Y van surgiendo oficios, nombres, artesanías, primeras y últimas figu­ras de la zarabanda ciudadana arria­cense, cuando no había encierros de toros, pero sí hermosas procesiones con invenciones famosas (hoy carrozas) en las que los gremios y las instituciones del burgo enseñaban su mejor cara. Entre el polvo de los papeles surge el nombre de Luís Carvajal, bordador, de quien en­cuentro el testamento, hecho el 1 de enero de 1572 (6) y en él se dice que pedía ser sepultado en la iglesia de San Esteban. Fue un artista sin­gular, que puso su vida y su empe­ño en el noble arte de entremezclar hilos de varias calidades y colores para conseguir lujosas piezas de ce­remonial religioso o boato profano: en su testamento cita algunas de las piezas que creó, y en esa fecha aún le debían: una casulla, un frontal de altar, unas albas, estolas y manípulos para la iglesia de Fontanar; una capa toda bordada de rica imagnine­ría, tasada nada menos que en 50.000 maravedíes, para la iglesia del lugar de Valbueno; una Magda­lena y una Santa María Egipciaca, a un labrador de Beleña que dice lla­marse Negrales; una capa de difun­tos de paño negro, de gran lujo, para la iglesia de San Esteban, de la que debía ser parroquiano, y que de­ja su cobro muy en el aire, como si barruntara que pronto se iba a usar esa capa en honor y recuerdo suyo; y Otras muchas cosas, como unas cenefas «bordadas al romano sobre te­las de oro» para los altares de la iglesia de San Miguel…

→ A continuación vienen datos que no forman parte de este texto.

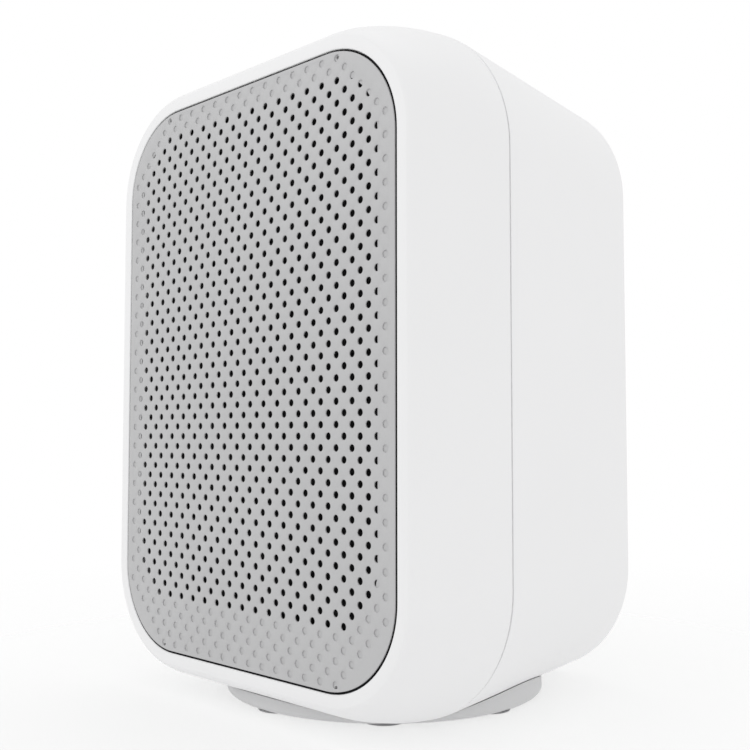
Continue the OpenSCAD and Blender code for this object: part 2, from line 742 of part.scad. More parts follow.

El aire, el tiempo, el olvido… to­do se lo llevó de aquella Guadalaja­ra singular, única, quizás mejor que la nuestra, desde luego más curio­sa, misteriosa y apasionante a nuestros ojos. Estos retazos breves han sido destellos de una época, que hoy, en medio del bullicio incesante de la Fiesta, hemos querido rescatar como fiel contrapunto a la alegría.

Fuentes documentales

(1) -Archivo Histórico Provin­cial de Guadalajara (A.H.P.G.) ­Protocolo 105 -Escribano Juan Fernández.

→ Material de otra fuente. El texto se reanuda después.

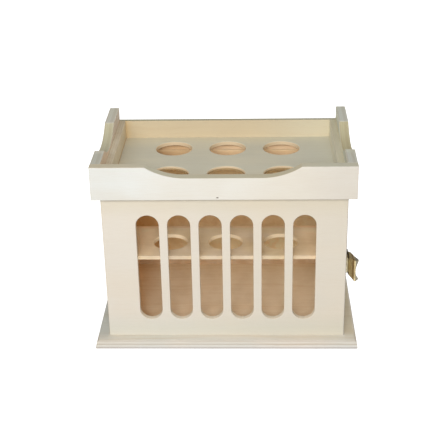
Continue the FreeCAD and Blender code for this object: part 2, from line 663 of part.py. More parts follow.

(2) -A.H.P.G. ‑Protocolo 132‑ Escribano Pedro Medinilla, fol. 145.

(3) -A.H.P.G. -Protocolo 132‑ Escribano Pedro Medinilla, fol. 168v.

(4) -A.H.P.G. ‑Protocolo 136‑ Escribano Pedro Medinilla.

(5) -A.H.P.G. -Protocolo 135‑ Escribano Pedro Medinilla.

(6) -A.H.P.G. ‑Protocolo 156‑ Escribano Juan Medina de Roa.